En la actualidad, cuando se habla del
espacio público urbano, se suele enfatizar su carácter de lugar de encuentro o
de lugar que permite el encuentro entre sujetos heterogéneos. Raramente se
considera que en su origen el espacio público moderno fue pensado para ordenar
la vida urbana contra los riesgos recurrentes de tumultos y rebeliones del
proletariado incipiente en ese entonces. En el siglo XIX cuando se inaugura el
tipo de espacio urbano que será uno de los prototipos principales de la ciudad
moderna, es decir, el París de Haussman, la traza de los grandes bulevares y
las plazas en forma de estrella, fueron pensadas como una manera eficaz de
controlar el desorden social que podía derivarse de los asentamientos pobres,
donde vivían hacinadas las clases trabajadoras (asentamientos que fueron
demolidos para dejar el lugar a los bulevares) y como una manera de crear
flujos ordenados de circulación urbana.
Giglia, 2012: 19
Cuando se habita un ámbito
urbano, se puebla de modo concreto un lugar de encuentro e intercambio entre
sujetos heterogéneos. Pero es necesario reparar que, mientras que la habitación
urbana ha devenido morosa y evolutivamente del habitus, la operación de espacialización
obedece a un proceso cultural relativamente más sofisticado, de donde los
saberes y los poderes sobre el lugar se han aplicado a subsumir operativamente
su carácter, precisamente, en términos de espacio. Dicho de otro modo, mientras
que, como habitantes, los urbanitas persistimos en unas prácticas concretas de
habitación, los gestores de la ciudad la conocen y se apoderan de su
constitución mediante unas subsunciones operativas que administran, cuidadosa y
firmemente, la constitución de espacios de diferente carácter: públicos y
privados. Con esto, se descubre que la diferencia entre ámbito y espacio ya no
es un simple matiz terminológico teórico, sino el resultado de una oposición concreta
de prácticas sociales.
Ahora es claro ver que la primera
operación política sobre la ciudad moderna es la espacialización operativa. Del
lugar concreto y vivido se abstrae un espacio que permite tanto saber cómo
operar políticamente. Porque la subsunción del lugar de la ciudad en el espacio
urbano es un saber apropiado para el ejercicio del poder sobre lo urbano, una
superestructura que hace posible ya no la domesticación genérica del lugar,
sino el sojuzgamiento de los modos de producción y consumo de los recursos
urbanos como mercados y mercancías. Así se comprende cómo, en un proceso que,
en la civilización europea occidental tiene un origen cultural en el
Renacimiento, la comprensión del lugar habitado en términos de espacio
geométrico hace de la ciudad un objeto de proyecto arquitectónico y
urbanístico, junto con el desarrollo de la formación económica social a la que
esta operación cognoscitiva le es funcional.

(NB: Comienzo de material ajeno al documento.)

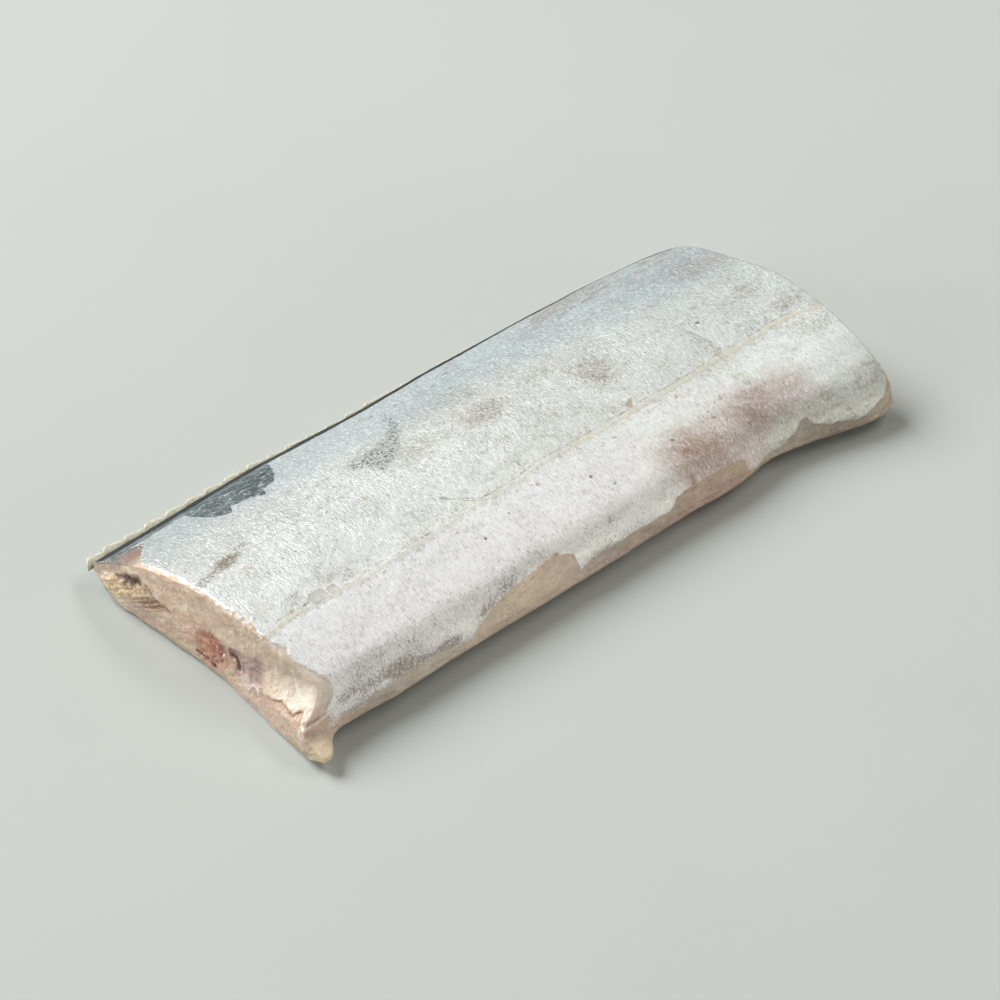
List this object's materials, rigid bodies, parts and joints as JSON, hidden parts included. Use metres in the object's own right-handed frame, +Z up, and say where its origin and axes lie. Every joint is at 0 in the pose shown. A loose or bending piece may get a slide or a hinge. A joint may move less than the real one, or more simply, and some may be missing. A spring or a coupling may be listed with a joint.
{
  "type": "semi-dried hairtail portion",
  "caption": "Cross-cut length of semi-dried silver hairtail lying on its side, skin on, cut faces showing pale flesh and backbone.",
  "frame": {"origin": "under the middle of the piece, on the surface that it lies on", "axes": "+X along the fish from the near cut to the far cut, +Y across the fish towards the back edge with the fin, +Z up through the thin way of the fish"},
  "size_m": [0.1588, 0.0742, 0.0182],
  "materials": {
    "silver_skin": "satin silver skin over pale tan flesh at the cuts",
    "fin_membrane": "translucent cream, slightly moist",
    "bone": "moist, blood-stained"
  },
  "bodies": {
    "root": {"flesh": "silver_skin", "dorsal_fin": "fin_membrane", "backbone": "bone"}
  },
  "joints": []
}
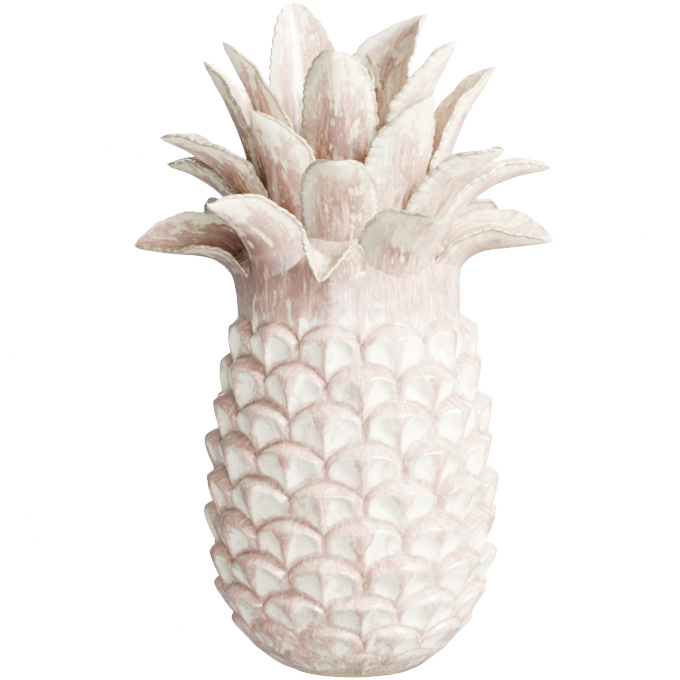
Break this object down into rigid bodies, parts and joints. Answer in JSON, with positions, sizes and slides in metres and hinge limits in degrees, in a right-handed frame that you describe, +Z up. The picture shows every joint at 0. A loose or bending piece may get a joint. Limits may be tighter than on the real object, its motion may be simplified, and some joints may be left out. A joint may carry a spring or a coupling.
{
  "type": "pineapple ornament",
  "caption": "Glazed ceramic pineapple ornament with staggered eyes and a crown of pointed, keeled leaves, on a small unglazed foot.",
  "frame": {"origin": "centre of the round foot, on the surface that the ornament stands on", "axes": "+Z up along the axis of the body, -Y towards the viewer of the picture"},
  "size_m": [0.28, 0.2609, 0.4457],
  "materials": {
    "glaze": "glossy"
  },
  "bodies": {
    "root": {"pineapple": "glaze"}
  },
  "joints": []
}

La ciudad contemporánea es aquello que
los urbanitas construimos y habitamos con lo que el modo capitalista de
producción del puro espacio urbano nos deja.

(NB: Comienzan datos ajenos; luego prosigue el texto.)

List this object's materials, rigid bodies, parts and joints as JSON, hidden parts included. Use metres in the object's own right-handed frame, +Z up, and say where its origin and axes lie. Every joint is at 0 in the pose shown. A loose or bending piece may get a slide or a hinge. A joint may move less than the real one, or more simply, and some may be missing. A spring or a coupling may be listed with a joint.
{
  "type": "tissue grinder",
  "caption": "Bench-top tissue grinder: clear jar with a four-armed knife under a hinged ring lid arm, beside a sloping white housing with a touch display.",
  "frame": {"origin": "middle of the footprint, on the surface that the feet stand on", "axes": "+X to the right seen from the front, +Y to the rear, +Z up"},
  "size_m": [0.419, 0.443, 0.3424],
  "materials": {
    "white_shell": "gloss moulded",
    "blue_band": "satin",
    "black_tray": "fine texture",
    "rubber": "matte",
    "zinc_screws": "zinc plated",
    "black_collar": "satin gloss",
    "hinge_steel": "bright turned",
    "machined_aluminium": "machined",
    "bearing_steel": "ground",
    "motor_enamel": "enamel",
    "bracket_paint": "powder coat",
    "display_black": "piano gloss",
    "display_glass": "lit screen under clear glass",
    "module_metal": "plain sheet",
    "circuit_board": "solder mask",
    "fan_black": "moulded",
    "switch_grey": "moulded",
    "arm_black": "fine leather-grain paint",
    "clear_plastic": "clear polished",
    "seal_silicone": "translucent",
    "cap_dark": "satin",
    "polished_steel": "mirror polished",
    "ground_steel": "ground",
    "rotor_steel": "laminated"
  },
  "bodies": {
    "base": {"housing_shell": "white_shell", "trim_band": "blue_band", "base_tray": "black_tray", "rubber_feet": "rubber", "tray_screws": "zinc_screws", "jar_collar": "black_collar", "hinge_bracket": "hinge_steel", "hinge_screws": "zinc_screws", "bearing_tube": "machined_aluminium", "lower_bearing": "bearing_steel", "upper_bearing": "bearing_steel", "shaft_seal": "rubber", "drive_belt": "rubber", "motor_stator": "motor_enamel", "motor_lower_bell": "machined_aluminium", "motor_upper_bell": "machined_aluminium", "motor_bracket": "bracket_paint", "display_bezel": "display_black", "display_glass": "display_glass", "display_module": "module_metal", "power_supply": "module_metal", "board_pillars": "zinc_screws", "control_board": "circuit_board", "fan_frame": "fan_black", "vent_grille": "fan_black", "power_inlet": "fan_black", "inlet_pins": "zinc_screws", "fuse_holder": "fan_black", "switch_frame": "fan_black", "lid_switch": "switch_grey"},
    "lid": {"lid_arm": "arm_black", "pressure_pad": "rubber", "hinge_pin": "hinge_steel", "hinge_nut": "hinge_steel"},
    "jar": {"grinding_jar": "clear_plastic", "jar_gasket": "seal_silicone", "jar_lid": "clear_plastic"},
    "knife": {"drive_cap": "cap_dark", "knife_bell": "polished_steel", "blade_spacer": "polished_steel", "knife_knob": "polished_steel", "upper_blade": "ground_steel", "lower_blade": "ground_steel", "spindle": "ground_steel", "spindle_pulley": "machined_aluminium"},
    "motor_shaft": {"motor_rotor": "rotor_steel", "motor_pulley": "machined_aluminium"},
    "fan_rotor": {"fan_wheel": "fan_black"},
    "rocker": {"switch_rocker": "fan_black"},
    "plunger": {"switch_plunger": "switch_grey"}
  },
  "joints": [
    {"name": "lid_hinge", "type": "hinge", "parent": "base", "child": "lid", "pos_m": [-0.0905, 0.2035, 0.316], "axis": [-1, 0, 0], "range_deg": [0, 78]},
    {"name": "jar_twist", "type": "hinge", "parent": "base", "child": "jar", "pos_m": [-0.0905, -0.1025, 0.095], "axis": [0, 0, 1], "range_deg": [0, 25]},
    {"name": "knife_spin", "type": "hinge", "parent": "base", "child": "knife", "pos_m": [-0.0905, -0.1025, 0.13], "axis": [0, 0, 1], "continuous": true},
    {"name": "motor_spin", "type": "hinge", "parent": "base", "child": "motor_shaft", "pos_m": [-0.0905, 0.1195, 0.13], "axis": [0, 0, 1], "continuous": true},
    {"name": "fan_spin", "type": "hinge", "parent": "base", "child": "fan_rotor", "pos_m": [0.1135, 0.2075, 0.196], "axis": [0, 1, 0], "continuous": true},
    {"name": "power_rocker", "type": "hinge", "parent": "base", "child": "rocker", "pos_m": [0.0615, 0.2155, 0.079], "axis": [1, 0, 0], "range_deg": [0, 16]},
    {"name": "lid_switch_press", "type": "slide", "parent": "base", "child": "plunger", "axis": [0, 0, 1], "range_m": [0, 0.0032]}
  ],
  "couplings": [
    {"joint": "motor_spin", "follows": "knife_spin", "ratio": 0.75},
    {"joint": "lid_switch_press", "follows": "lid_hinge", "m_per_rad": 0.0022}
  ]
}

El ordenamiento del espacio urbano es, por cierto, acción y efecto del poder
político, según las reglas impuestas por la formación hegemónica. Pero mientras
tanto, los urbanitas persistimos en una sorda respuesta, una vaga indisciplina,
una soterrada resistencia a los dictados del poder y así, lo urbano
alcanza a tener lugar. Sólo que el hecho de tener efectivo lugar en la práctica
concreta del habitar no ha dado, aún, las notas de conciencia social que
alienten el cambio de formación social y económica.
Ref: Giglia, Ángela (2012) El habitar y la cultura.